> [Given problem]:
Your task is to copy the lines between the line containing "Keep writing the three.js" and the line containing "bottle holder: its", counting both of those lines, and to emit nothing more.

> [Data in this exercise]:
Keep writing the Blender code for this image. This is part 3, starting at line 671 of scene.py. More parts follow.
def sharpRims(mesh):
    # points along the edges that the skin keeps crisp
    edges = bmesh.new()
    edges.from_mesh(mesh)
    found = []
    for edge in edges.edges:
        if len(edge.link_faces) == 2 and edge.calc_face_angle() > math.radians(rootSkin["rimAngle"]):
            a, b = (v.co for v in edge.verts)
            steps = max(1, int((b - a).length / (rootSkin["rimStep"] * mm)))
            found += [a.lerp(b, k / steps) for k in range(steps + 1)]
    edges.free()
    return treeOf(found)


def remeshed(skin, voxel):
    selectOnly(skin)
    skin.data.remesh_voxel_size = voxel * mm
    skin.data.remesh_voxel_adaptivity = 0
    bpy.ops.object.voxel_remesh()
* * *
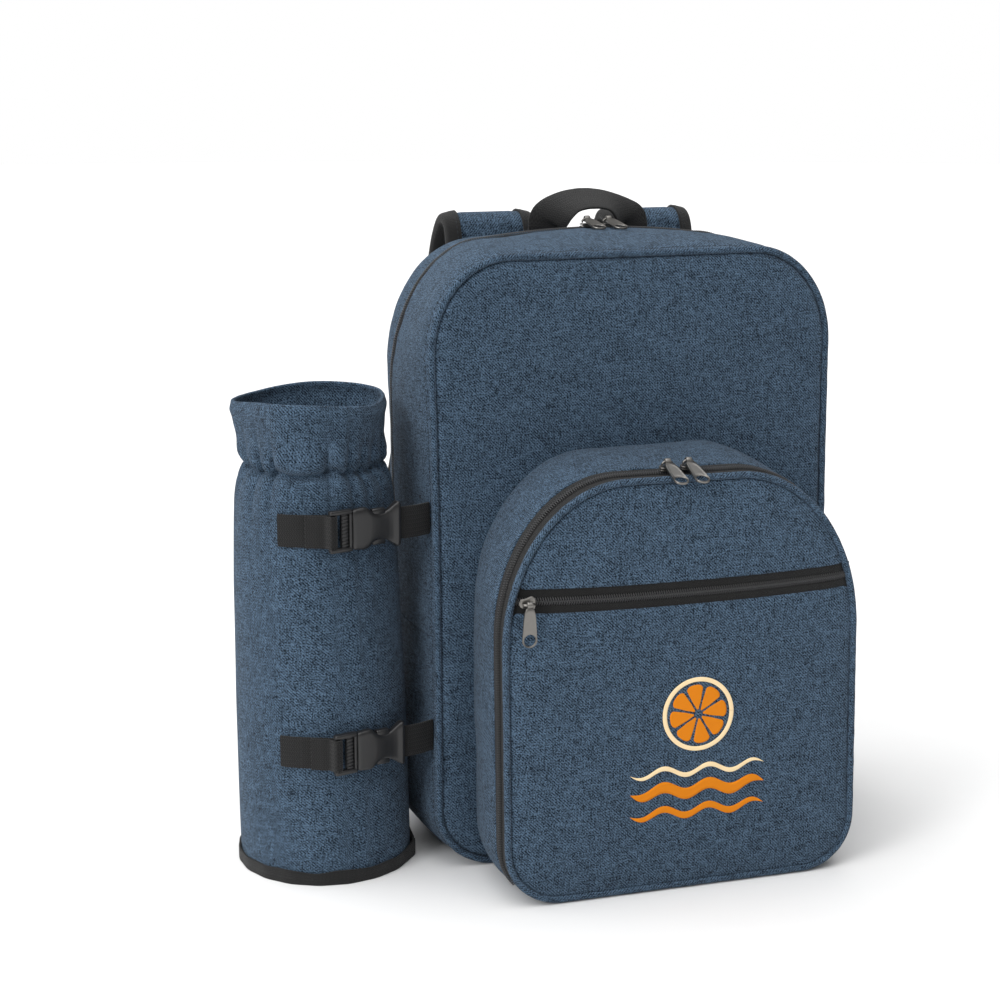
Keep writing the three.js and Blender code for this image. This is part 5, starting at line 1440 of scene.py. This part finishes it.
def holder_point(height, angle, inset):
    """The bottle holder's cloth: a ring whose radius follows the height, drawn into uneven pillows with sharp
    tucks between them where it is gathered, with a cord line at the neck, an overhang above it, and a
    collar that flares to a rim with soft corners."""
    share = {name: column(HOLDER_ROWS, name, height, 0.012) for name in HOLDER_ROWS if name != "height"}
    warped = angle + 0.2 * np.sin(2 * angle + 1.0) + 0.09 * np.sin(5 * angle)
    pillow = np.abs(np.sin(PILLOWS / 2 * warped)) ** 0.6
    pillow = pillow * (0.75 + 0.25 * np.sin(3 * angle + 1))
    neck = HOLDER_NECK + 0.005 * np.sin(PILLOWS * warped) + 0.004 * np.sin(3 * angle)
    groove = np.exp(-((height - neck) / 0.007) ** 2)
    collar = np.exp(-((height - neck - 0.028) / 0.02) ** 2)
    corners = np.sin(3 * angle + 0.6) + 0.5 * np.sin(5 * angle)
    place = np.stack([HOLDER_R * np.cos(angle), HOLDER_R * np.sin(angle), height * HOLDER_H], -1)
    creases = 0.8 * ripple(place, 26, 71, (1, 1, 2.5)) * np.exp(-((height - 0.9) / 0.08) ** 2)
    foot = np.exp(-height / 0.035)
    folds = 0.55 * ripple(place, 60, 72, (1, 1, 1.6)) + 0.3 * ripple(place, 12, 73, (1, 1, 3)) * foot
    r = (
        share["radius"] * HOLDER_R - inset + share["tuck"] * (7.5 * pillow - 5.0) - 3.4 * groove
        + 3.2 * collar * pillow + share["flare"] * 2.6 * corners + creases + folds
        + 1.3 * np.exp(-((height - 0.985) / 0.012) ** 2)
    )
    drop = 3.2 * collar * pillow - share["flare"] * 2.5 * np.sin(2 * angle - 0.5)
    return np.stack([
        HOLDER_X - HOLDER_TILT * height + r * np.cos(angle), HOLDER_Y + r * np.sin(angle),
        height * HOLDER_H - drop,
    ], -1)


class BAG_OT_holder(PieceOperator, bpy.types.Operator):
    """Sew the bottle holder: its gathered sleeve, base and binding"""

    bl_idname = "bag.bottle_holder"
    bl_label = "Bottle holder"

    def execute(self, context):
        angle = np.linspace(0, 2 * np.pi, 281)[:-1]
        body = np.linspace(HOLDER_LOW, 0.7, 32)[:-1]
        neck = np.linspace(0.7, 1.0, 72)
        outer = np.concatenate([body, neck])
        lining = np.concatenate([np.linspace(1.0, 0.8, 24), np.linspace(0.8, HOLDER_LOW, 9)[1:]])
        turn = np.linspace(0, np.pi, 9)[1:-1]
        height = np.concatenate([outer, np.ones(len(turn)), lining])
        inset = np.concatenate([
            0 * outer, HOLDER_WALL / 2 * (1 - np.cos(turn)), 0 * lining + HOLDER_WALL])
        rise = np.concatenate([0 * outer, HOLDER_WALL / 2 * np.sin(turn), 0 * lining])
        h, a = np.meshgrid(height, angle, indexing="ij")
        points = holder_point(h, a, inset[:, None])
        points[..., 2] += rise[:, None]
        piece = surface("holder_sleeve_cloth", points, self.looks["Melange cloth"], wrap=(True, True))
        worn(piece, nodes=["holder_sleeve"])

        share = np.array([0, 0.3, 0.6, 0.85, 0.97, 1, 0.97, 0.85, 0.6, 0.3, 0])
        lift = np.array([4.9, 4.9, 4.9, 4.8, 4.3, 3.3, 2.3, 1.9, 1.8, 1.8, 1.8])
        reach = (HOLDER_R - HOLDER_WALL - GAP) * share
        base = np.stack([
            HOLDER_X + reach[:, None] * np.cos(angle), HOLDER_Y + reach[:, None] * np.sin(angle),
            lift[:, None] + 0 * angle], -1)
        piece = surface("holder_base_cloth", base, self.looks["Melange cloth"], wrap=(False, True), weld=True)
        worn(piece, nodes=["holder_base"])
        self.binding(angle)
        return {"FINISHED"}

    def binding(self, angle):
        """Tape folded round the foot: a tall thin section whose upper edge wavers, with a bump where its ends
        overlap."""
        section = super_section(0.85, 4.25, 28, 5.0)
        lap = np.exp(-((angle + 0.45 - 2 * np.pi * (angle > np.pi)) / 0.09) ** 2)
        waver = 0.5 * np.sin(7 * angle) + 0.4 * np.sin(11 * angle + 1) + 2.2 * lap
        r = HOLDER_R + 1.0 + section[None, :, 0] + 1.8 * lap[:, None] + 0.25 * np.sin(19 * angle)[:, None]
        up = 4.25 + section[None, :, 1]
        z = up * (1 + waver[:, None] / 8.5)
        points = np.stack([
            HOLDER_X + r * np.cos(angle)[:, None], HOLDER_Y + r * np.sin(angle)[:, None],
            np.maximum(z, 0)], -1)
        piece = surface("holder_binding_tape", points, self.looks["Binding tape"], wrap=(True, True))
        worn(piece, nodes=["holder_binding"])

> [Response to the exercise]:
Keep writing the three.js and Blender code for this image. This is part 5, starting at line 1440 of scene.py. This part finishes it.
def holder_point(height, angle, inset):
    """The bottle holder's cloth: a ring whose radius follows the height, drawn into uneven pillows with sharp
    tucks between them where it is gathered, with a cord line at the neck, an overhang above it, and a
    collar that flares to a rim with soft corners."""
    share = {name: column(HOLDER_ROWS, name, height, 0.012) for name in HOLDER_ROWS if name != "height"}
    warped = angle + 0.2 * np.sin(2 * angle + 1.0) + 0.09 * np.sin(5 * angle)
    pillow = np.abs(np.sin(PILLOWS / 2 * warped)) ** 0.6
    pillow = pillow * (0.75 + 0.25 * np.sin(3 * angle + 1))
    neck = HOLDER_NECK + 0.005 * np.sin(PILLOWS * warped) + 0.004 * np.sin(3 * angle)
    groove = np.exp(-((height - neck) / 0.007) ** 2)
    collar = np.exp(-((height - neck - 0.028) / 0.02) ** 2)
    corners = np.sin(3 * angle + 0.6) + 0.5 * np.sin(5 * angle)
    place = np.stack([HOLDER_R * np.cos(angle), HOLDER_R * np.sin(angle), height * HOLDER_H], -1)
    creases = 0.8 * ripple(place, 26, 71, (1, 1, 2.5)) * np.exp(-((height - 0.9) / 0.08) ** 2)
    foot = np.exp(-height / 0.035)
    folds = 0.55 * ripple(place, 60, 72, (1, 1, 1.6)) + 0.3 * ripple(place, 12, 73, (1, 1, 3)) * foot
    r = (
        share["radius"] * HOLDER_R - inset + share["tuck"] * (7.5 * pillow - 5.0) - 3.4 * groove
        + 3.2 * collar * pillow + share["flare"] * 2.6 * corners + creases + folds
        + 1.3 * np.exp(-((height - 0.985) / 0.012) ** 2)
    )
    drop = 3.2 * collar * pillow - share["flare"] * 2.5 * np.sin(2 * angle - 0.5)
    return np.stack([
        HOLDER_X - HOLDER_TILT * height + r * np.cos(angle), HOLDER_Y + r * np.sin(angle),
        height * HOLDER_H - drop,
    ], -1)


class BAG_OT_holder(PieceOperator, bpy.types.Operator):
    """Sew the bottle holder: its gathered sleeve, base and binding"""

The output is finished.